— Begin DATA RECORDS —
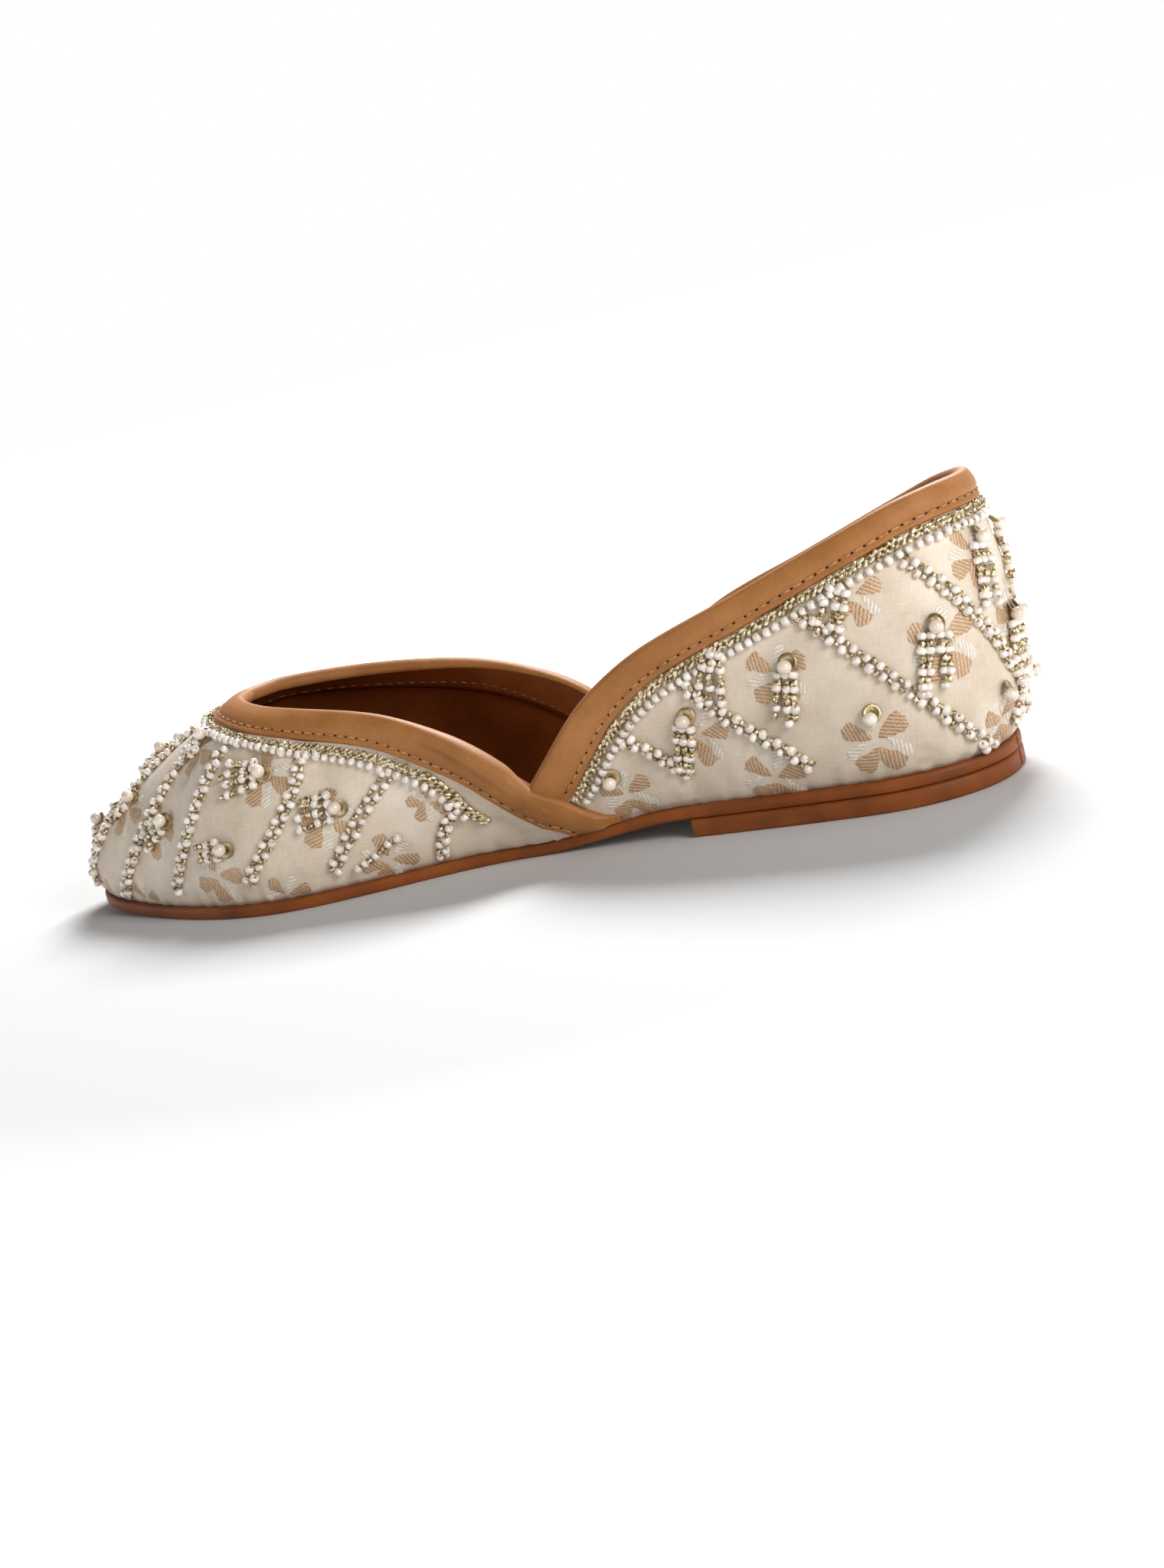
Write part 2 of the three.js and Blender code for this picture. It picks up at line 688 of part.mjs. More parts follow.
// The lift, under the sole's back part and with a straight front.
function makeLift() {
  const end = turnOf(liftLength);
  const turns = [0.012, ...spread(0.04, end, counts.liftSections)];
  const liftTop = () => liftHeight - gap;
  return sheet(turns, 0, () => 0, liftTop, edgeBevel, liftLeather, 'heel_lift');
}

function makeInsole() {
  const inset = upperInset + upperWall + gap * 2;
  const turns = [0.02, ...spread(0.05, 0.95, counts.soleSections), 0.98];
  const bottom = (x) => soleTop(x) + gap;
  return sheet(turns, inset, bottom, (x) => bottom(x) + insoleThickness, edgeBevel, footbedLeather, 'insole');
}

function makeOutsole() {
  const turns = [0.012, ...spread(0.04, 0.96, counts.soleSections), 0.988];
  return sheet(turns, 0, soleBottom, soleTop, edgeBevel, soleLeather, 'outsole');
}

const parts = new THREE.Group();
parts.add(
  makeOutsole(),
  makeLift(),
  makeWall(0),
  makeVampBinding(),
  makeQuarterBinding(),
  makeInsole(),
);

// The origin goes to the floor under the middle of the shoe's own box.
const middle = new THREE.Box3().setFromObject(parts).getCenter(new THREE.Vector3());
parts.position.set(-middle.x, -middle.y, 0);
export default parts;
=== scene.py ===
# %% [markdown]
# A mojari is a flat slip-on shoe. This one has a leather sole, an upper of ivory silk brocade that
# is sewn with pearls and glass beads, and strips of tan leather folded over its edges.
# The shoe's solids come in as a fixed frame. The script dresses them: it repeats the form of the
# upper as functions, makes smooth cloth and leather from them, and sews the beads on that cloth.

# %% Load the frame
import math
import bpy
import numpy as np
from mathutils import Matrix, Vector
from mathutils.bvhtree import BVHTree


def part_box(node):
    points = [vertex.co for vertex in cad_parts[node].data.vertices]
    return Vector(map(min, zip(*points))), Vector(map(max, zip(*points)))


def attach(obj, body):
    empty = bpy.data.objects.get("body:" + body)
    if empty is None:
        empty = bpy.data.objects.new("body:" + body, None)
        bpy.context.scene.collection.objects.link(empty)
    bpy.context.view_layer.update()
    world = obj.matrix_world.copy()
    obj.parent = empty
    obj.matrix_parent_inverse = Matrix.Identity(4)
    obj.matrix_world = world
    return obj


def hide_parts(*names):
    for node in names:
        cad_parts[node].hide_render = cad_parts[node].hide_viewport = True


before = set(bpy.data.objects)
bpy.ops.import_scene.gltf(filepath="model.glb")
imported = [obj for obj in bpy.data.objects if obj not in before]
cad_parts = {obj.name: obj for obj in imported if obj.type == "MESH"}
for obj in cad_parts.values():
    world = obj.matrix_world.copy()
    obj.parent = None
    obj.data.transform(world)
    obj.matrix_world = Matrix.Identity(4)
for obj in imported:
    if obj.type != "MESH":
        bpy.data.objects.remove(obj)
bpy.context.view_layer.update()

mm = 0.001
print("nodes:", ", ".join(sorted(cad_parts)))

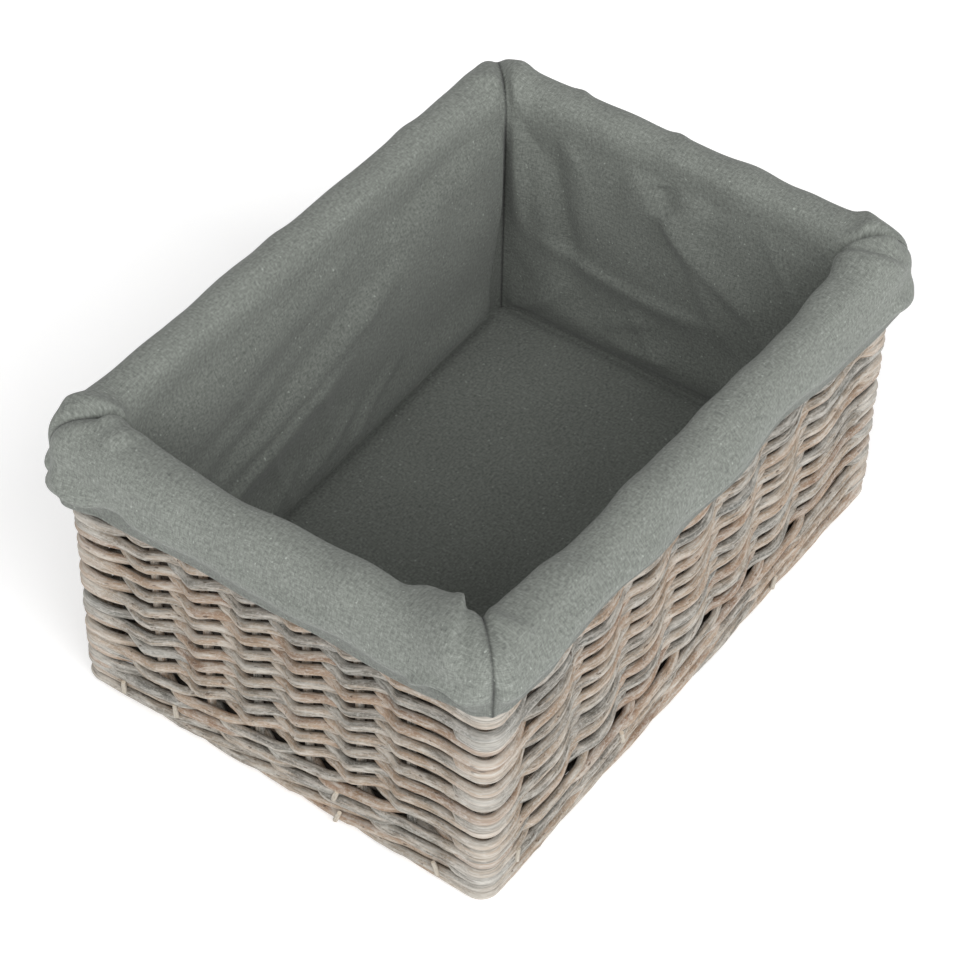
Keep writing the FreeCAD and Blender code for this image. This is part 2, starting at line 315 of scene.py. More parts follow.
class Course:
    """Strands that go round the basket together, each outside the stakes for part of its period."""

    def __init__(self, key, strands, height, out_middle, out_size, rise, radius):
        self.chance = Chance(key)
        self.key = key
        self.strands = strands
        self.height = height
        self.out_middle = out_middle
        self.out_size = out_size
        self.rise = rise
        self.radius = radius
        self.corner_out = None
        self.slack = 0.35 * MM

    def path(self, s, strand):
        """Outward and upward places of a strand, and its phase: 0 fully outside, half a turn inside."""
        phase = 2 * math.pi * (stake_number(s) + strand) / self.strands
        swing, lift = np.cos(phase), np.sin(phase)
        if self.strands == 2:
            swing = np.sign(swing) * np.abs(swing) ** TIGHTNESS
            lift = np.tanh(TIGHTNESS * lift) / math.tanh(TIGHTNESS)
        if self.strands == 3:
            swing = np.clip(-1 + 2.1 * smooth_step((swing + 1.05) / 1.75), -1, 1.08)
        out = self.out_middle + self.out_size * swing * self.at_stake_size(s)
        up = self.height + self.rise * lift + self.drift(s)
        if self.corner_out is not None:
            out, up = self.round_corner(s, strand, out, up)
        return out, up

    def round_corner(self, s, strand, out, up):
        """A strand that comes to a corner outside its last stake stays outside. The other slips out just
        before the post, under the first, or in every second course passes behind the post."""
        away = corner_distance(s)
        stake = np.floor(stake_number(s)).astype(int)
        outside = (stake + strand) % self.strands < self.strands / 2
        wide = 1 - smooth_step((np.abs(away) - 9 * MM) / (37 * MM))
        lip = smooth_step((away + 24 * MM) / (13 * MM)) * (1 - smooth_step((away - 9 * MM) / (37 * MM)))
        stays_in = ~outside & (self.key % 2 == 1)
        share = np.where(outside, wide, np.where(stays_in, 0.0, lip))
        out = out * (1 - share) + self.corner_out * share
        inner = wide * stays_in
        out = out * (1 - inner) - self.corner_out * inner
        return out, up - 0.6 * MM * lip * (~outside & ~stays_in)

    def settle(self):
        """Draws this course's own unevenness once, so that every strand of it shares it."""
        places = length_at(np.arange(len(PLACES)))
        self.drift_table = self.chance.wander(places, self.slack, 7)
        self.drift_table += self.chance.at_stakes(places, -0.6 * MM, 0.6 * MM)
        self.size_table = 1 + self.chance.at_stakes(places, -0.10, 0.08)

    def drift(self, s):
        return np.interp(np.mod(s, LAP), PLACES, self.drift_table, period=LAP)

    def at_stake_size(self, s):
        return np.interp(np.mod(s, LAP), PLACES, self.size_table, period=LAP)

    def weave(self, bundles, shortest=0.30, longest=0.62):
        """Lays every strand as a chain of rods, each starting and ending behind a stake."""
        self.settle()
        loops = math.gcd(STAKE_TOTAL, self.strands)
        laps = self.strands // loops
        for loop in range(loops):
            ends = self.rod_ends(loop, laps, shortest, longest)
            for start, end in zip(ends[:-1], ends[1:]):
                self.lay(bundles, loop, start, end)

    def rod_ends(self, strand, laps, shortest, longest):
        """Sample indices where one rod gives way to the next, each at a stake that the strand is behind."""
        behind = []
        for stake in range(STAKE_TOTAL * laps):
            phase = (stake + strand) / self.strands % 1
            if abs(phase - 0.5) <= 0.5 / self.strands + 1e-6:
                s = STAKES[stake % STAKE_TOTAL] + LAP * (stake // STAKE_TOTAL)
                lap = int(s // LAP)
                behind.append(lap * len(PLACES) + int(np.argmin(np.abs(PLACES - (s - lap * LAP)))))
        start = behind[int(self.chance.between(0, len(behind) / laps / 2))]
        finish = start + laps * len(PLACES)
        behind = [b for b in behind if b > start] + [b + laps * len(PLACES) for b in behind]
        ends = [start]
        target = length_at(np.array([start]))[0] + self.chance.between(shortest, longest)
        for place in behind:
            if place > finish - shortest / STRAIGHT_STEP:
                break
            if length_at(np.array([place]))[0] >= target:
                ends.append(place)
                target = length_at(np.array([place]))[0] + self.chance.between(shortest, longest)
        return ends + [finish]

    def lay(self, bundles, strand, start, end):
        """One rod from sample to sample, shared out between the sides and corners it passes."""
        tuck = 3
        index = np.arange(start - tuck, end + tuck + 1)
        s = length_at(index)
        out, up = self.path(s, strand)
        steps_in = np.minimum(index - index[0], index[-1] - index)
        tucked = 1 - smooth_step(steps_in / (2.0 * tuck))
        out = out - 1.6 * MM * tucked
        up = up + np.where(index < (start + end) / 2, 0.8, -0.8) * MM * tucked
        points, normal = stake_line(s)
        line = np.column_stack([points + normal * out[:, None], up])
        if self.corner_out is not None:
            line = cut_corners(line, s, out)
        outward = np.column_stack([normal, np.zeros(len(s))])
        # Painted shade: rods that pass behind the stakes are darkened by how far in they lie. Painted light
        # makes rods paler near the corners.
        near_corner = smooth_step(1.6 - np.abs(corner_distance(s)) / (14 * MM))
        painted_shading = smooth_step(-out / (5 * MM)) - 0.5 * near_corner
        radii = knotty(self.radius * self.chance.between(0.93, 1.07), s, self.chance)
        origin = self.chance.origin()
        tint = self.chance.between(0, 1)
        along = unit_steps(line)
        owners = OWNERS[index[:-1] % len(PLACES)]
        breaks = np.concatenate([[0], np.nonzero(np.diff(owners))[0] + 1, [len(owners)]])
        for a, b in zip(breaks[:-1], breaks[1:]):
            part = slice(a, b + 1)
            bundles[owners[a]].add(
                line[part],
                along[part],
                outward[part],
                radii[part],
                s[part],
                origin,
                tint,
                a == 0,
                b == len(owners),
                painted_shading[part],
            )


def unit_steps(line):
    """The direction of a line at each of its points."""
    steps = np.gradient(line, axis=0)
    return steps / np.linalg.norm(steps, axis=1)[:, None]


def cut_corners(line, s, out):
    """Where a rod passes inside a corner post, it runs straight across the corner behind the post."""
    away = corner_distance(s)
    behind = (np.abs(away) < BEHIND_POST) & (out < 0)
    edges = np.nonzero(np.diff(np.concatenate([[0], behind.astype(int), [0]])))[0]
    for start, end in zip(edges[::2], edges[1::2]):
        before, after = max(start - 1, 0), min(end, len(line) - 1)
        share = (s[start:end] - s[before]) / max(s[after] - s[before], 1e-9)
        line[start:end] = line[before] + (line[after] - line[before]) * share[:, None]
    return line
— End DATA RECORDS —
• STATED GOAL:
Copy out precisely the lines that begin at the line containing "shoe's own box." and end at the line containing "obj.parent = empty", including both; write nothing else.

• SOLUTION FOR THIS EXERCISE:
// The origin goes to the floor under the middle of the shoe's own box.
const middle = new THREE.Box3().setFromObject(parts).getCenter(new THREE.Vector3());
parts.position.set(-middle.x, -middle.y, 0);
export default parts;
=== scene.py ===
# %% [markdown]
# A mojari is a flat slip-on shoe. This one has a leather sole, an upper of ivory silk brocade that
# is sewn with pearls and glass beads, and strips of tan leather folded over its edges.
# The shoe's solids come in as a fixed frame. The script dresses them: it repeats the form of the
# upper as functions, makes smooth cloth and leather from them, and sews the beads on that cloth.

# %% Load the frame
import math
import bpy
import numpy as np
from mathutils import Matrix, Vector
from mathutils.bvhtree import BVHTree


def part_box(node):
    points = [vertex.co for vertex in cad_parts[node].data.vertices]
    return Vector(map(min, zip(*points))), Vector(map(max, zip(*points)))


def attach(obj, body):
    empty = bpy.data.objects.get("body:" + body)
    if empty is None:
        empty = bpy.data.objects.new("body:" + body, None)
        bpy.context.scene.collection.objects.link(empty)
    bpy.context.view_layer.update()
    world = obj.matrix_world.copy()
    obj.parent = empty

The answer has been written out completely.